> **What the task requires**
Pick out each line below containing "origin".

> **Dataset records**
======

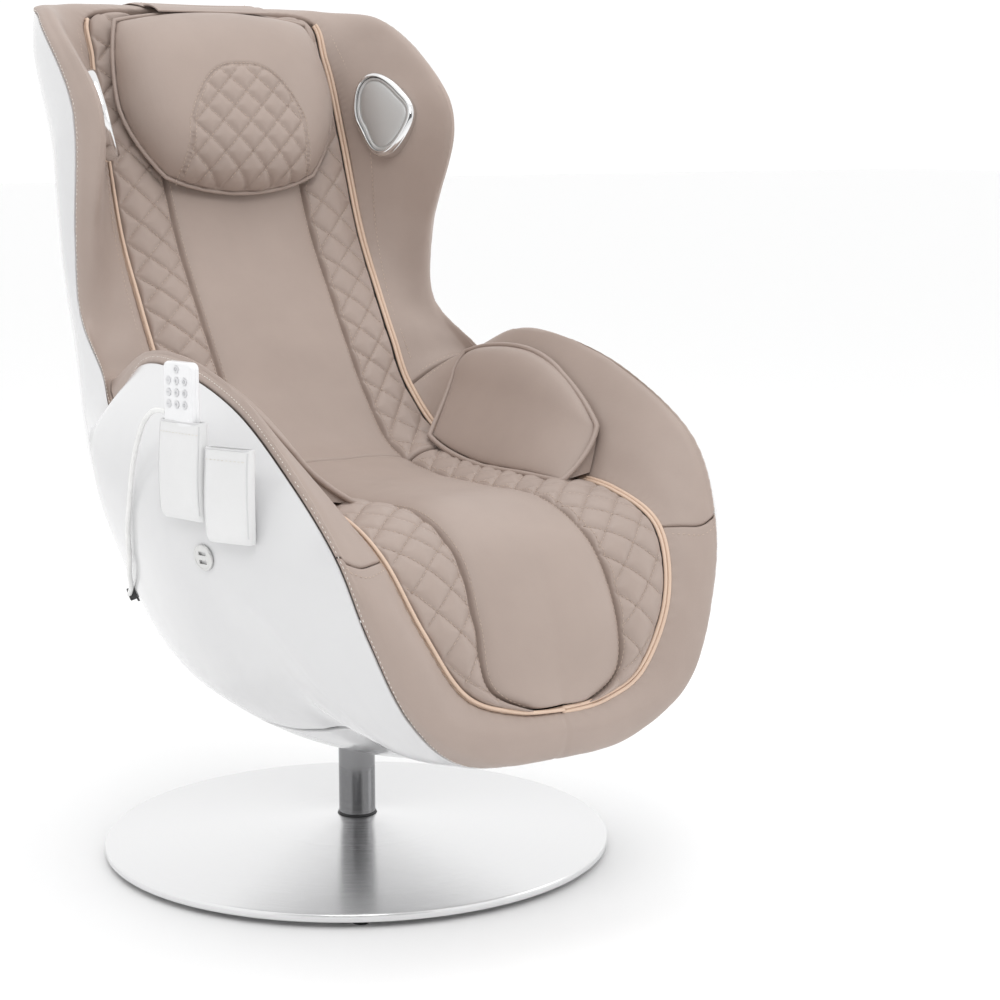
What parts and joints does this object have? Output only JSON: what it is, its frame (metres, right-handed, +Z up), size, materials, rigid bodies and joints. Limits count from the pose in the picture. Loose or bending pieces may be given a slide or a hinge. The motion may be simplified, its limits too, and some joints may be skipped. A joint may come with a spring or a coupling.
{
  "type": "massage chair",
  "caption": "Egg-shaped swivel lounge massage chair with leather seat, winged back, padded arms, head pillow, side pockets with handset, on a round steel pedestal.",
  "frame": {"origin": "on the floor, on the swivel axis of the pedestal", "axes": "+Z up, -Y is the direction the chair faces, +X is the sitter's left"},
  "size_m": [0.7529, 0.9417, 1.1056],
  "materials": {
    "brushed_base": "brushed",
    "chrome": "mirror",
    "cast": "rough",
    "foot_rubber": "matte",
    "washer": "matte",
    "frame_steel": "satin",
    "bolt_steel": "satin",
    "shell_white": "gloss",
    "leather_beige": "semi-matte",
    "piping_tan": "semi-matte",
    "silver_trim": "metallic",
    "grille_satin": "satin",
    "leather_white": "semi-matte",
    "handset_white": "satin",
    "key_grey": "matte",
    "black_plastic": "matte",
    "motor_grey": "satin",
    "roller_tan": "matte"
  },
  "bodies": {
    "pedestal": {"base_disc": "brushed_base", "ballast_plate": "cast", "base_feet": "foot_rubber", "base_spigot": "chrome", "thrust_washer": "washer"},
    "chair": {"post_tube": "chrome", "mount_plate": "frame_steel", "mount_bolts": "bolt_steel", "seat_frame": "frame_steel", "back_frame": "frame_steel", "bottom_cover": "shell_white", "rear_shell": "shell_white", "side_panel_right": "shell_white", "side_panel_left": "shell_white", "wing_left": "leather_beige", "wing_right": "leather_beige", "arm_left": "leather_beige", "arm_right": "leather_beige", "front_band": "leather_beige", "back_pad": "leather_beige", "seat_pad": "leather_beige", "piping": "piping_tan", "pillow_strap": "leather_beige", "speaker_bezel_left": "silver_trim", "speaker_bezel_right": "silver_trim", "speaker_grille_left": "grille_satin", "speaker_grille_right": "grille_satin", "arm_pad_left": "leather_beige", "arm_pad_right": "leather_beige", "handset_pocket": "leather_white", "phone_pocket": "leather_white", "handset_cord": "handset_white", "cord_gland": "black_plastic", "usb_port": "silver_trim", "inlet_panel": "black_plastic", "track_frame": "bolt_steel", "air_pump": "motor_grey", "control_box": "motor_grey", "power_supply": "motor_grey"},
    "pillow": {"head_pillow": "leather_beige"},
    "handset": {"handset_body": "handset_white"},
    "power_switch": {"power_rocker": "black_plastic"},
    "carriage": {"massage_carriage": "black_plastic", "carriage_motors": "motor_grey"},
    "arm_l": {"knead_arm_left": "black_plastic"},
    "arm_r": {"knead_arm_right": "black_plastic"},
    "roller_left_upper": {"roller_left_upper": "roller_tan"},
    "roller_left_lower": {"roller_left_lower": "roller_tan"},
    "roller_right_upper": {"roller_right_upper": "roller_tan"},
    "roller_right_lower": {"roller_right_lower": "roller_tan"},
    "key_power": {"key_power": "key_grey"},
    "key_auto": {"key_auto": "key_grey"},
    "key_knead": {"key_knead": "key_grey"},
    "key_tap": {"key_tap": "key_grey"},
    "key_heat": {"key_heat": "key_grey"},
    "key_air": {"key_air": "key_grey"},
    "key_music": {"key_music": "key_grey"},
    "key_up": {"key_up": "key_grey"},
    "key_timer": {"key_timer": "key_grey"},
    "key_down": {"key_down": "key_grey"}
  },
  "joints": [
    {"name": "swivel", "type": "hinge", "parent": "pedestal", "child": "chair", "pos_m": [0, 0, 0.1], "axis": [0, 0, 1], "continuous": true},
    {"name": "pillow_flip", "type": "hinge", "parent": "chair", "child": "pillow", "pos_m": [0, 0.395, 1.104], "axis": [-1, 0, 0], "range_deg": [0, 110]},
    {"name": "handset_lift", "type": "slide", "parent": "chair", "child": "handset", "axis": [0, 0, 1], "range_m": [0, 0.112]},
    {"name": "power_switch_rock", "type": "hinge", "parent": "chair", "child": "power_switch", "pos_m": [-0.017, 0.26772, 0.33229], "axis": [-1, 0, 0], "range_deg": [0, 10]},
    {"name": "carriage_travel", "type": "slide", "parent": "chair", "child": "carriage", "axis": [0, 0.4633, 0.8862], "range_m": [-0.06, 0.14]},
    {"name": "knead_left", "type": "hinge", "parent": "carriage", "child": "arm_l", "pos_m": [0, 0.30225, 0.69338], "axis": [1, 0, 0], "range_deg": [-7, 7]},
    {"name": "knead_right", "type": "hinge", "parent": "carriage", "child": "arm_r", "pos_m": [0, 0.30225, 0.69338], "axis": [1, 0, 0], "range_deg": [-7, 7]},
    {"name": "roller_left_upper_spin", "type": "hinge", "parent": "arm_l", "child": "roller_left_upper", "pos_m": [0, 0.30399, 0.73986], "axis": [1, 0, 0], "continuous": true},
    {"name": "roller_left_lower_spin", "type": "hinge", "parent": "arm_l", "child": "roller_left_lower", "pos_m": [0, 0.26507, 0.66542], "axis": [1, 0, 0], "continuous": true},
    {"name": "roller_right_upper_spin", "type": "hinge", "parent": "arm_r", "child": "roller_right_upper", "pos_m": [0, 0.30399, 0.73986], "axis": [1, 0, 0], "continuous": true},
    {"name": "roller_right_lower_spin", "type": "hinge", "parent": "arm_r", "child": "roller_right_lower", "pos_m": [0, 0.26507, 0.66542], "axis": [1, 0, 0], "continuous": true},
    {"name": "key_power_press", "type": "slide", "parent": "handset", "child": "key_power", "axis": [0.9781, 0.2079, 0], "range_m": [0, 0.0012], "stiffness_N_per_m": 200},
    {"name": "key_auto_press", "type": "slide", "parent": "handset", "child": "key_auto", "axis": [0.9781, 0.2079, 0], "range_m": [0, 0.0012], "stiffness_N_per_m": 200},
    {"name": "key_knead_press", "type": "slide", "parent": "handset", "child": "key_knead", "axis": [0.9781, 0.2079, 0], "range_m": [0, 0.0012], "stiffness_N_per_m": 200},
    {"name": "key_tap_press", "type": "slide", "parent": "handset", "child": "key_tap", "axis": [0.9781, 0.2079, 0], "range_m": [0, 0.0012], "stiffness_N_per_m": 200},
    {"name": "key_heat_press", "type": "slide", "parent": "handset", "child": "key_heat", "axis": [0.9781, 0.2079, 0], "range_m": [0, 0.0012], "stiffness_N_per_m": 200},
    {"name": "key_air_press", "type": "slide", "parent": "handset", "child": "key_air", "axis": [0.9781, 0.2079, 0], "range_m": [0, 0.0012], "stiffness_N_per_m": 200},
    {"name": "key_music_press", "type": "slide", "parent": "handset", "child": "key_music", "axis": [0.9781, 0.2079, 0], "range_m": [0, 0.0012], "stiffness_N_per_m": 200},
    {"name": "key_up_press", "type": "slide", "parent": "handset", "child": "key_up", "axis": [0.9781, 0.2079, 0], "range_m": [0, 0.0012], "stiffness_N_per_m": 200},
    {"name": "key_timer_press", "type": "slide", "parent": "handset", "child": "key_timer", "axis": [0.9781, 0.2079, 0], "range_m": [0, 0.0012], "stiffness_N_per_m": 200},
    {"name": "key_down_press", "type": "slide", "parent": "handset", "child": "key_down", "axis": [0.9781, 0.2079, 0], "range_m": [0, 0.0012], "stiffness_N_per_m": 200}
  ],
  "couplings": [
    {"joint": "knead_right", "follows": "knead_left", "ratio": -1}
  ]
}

======

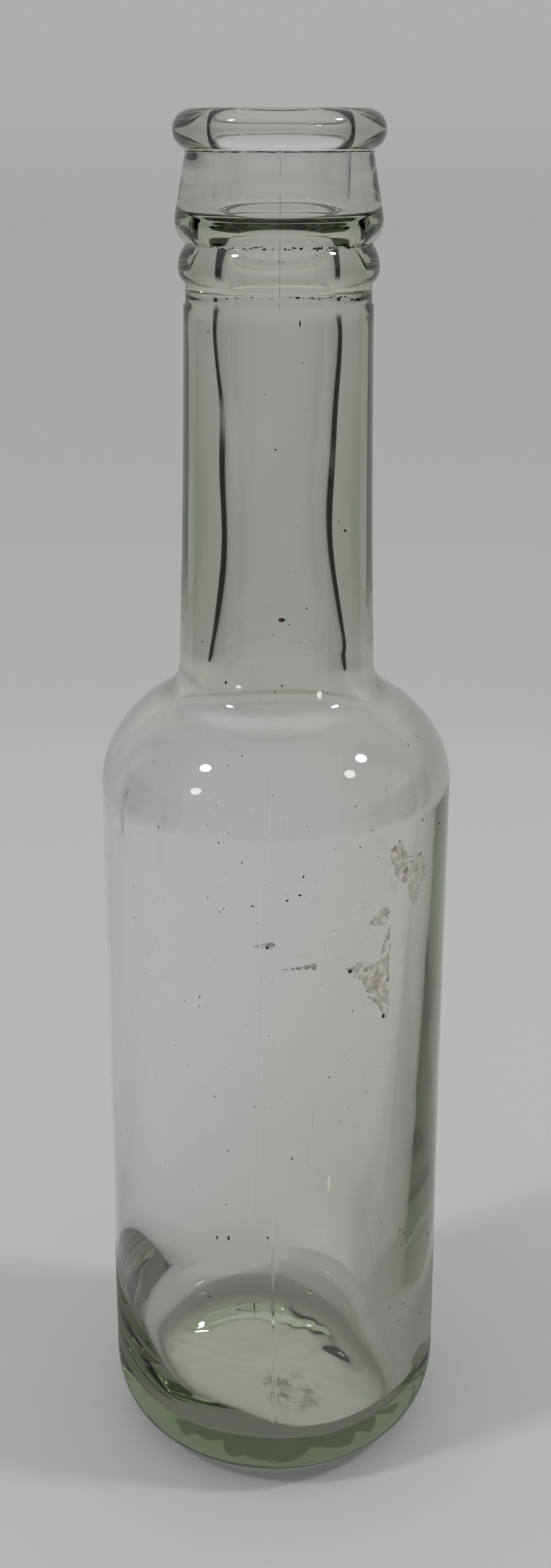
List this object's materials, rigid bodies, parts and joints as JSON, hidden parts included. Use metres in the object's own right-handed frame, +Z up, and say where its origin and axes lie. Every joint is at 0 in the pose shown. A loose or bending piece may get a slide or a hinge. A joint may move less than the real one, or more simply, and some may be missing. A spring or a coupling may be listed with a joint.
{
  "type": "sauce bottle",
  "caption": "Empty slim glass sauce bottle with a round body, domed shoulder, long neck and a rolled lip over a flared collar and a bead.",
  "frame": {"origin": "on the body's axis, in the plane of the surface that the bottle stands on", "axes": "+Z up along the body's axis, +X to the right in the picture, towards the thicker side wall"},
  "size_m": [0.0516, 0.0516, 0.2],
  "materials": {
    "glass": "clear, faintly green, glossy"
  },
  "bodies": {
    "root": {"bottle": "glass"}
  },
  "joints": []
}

======

> **Right answer**
  "frame": {"origin": "on the floor, on the swivel axis of the pedestal", "axes": "+Z up, -Y is the direction the chair faces, +X is the sitter's left"},
List this object's materials, rigid bodies, parts and joints as JSON, hidden parts included. Use metres in the object's own right-handed frame, +Z up, and say where its origin and axes lie. Every joint is at 0 in the pose shown. A loose or bending piece may get a slide or a hinge. A joint may move less than the real one, or more simply, and some may be missing. A spring or a coupling may be listed with a joint.
  "frame": {"origin": "on the body's axis, in the plane of the surface that the bottle stands on", "axes": "+Z up along the body's axis, +X to the right in the picture, towards the thicker side wall"},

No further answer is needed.